[Start]
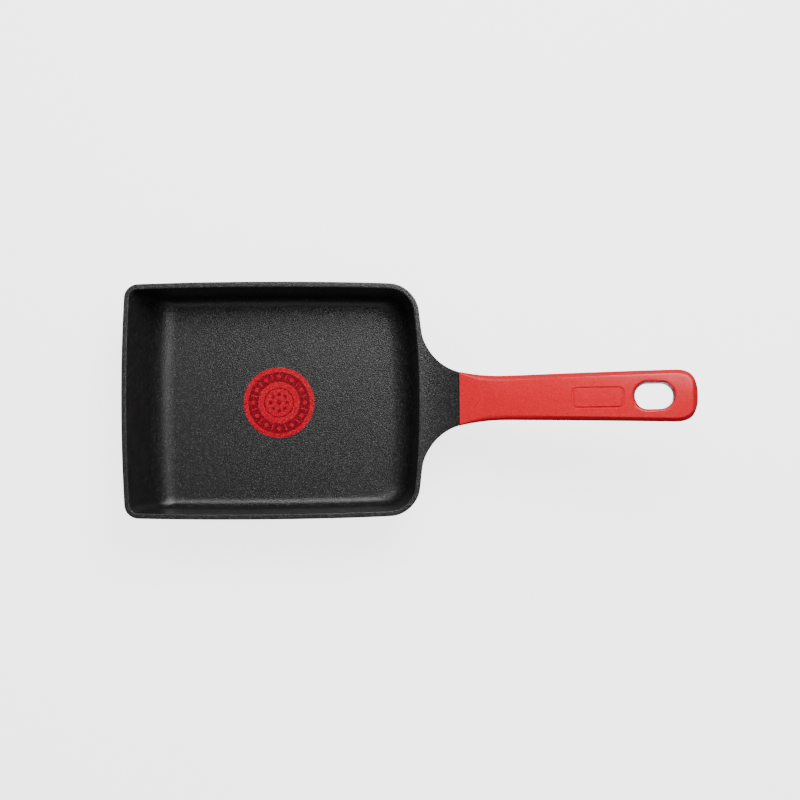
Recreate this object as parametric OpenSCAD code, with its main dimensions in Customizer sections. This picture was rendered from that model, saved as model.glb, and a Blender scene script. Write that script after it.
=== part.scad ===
// Rectangular rolled-omelette pan: a cast aluminium vessel with a moulded handle on its neck.
// Millimetres. +X runs from the vessel to the handle and +Z is up. The origin lies in the
// base plane, under the middle of the mouth.

/* [Vessel] */
// Inside length of the mouth, from the far wall to the handle wall
mouth_len = 181.5; // [160:0.5:205]
// Inside width of the mouth
mouth_w = 141; // [120:0.5:160]
// Height of the rim above the base
vessel_h = 42; // [36:0.5:52]
// Thickness of the wall, measured level
wall_t = 3.5; // [3:0.1:5]
// Thickness of the floor, with the plate set into its underside
floor_t = 4.5; // [3.5:0.1:7]
// Lean of the far wall, which the egg is rolled against, in degrees
far_lean = 22; // [10:1:30]
// Lean of the wall beside the handle, in degrees
near_lean = 9; // [3:1:15]
// Lean of the two long walls, in degrees
side_lean = 6; // [2:1:12]
// Radius between the floor and the far wall
far_fillet = 16; // [8:0.5:20]
// Radius between the floor and the wall beside the handle
near_fillet = 12; // [6:0.5:16]
// Radius between the floor and the long walls
side_fillet = 6; // [4:0.5:10]
// How far the middle of the far wall bows outwards
far_bow = 2.1; // [0:0.1:4]
// How far the middle of the wall beside the handle bows outwards
near_bow = 4.3; // [0:0.1:6]
// How far the middle of each long wall bows outwards
side_bow = 1.5; // [0:0.1:4]
// How much nearer together the long walls stand beside the handle than at the far wall
narrowing = 1.6; // [0:0.1:4]
// Inside corner radius at the mouth, at the far wall
far_corner = 5; // [4:0.5:14]
// Inside corner radius at the mouth, beside the handle
near_corner = 14.5; // [12:0.5:28]
// Inside corner radius at the floor, at the far wall
far_floor_corner = 5; // [4:0.5:12]
// Inside corner radius at the floor, beside the handle
near_floor_corner = 10; // [8:0.5:18]
// Rounding of the rim's two edges
rim_r = 0.7; // [0.6:0.1:1.4]

/* [Neck] */
// Length of the cast neck, from the vessel's wall to the handle
neck_len = 20.8; // [14:0.1:30]
// Radius of the flare where the neck grows out of the wall
flare_r = 31.4; // [24:0.1:44]
// Rounding of the neck's top edges
neck_edge = 1.5; // [0.8:0.1:2.5]
// Rounding of the neck's lower edges
neck_low_edge = 4; // [1:0.1:5]
// Height above the base at which the neck's underside leaves the wall
neck_root_z = 14; // [8:0.5:18]
// Width of the neck's underside where it leaves the wall, as a part of its top's width
neck_root_part = 0.42; // [0.3:0.02:0.7]
// Upward tilt of the handle, in degrees
pitch = 11.5; // [8:0.5:20]
// Width of the tang that the handle slides onto
tang_w = 20; // [14:0.5:22]
// Thickness of the tang
tang_t = 8; // [7:0.5:9]
// Length of the tang beyond the neck
tang_len = 32; // [28:0.5:40]

/* [Handle] */
// Length of the handle, from the neck to the butt
handle_len = 146.7; // [135:0.2:170]
// Width of the neck and the handle where they meet
front_w = 33.8; // [30:0.2:38]
// Width of the underside of the grip and the neck's end, as a part of the width above it
under_part = 0.86; // [0.7:0.02:1]
// Width that the grip's taper starts from
grip_w = 26.1; // [24:0.1:30]
// Width of the grip at the butt
butt_w = 32.5; // [29:0.1:36]
// Length over which the front of the handle narrows to the grip
waist_len = 30; // [20:1:40]
// Height of the top above the tang's middle, at the front
front_up = 7.5; // [6.8:0.1:9]
// Depth of the underside below the tang's middle, at the front
front_down = 8.5; // [7.5:0.1:10]
// Height of the top above the grip's middle, at the butt
butt_up = 6; // [5.5:0.1:7.5]
// Depth of the underside below the grip's middle, at the butt
butt_down = 6.9; // [6:0.1:8]
// Extra depth of the belly under the fingers
belly = 7; // [6:0.1:9]
// Distance of the belly from the front
belly_at = 24; // [20:1:30]
// Rise of the grip's middle over the line between its ends
arch = 6.8; // [2:0.1:8]
// Edge radius along the top of the grip
grip_top_r = 3.2; // [2:0.1:5.2]
// Edge radius along the underside of the grip
grip_low_r = 4.2; // [2:0.1:6]
// Crown of the grip's top face
crown = 1; // [0:0.1:1.6]
// Length over which the butt rounds off, seen from above
butt_round = 12; // [8:0.5:16]
// Length over which the butt rounds off, seen from the side
butt_edge = 4; // [3:0.5:8]
// Thickness of the gasket between the neck and the handle
gasket_t = 0.8; // [0.5:0.1:1.5]
// How far the gasket's edge lies inside the neck's outline
gasket_inset = 0.3; // [0:0.1:0.8]
// Gap round the tang inside the handle's socket
socket_gap = 0.3; // [0.2:0.05:0.5]
// Length of the plain panel outlined on top of the grip
panel_len = 31; // [20:1:40]
// Width of that panel
panel_w = 12.6; // [8:0.1:16]
// Corner radius of that panel
panel_r = 2.7; // [1.5:0.1:3.5]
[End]
| STATED PROBLEM |
Return the lines above precisely as they appear, beginning at the first line and ending at the line with "of the mouth.", and nothing after it.

| RESPONSE |
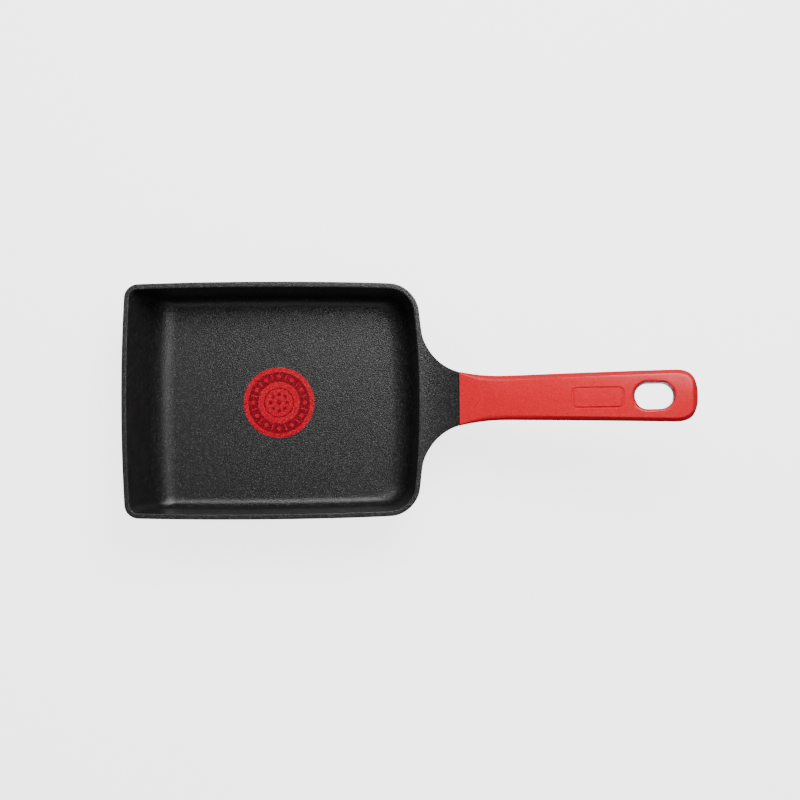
Recreate this object as parametric OpenSCAD code, with its main dimensions in Customizer sections. This picture was rendered from that model, saved as model.glb, and a Blender scene script. Write that script after it.
=== part.scad ===
// Rectangular rolled-omelette pan: a cast aluminium vessel with a moulded handle on its neck.
// Millimetres. +X runs from the vessel to the handle and +Z is up. The origin lies in the
// base plane, under the middle of the mouth.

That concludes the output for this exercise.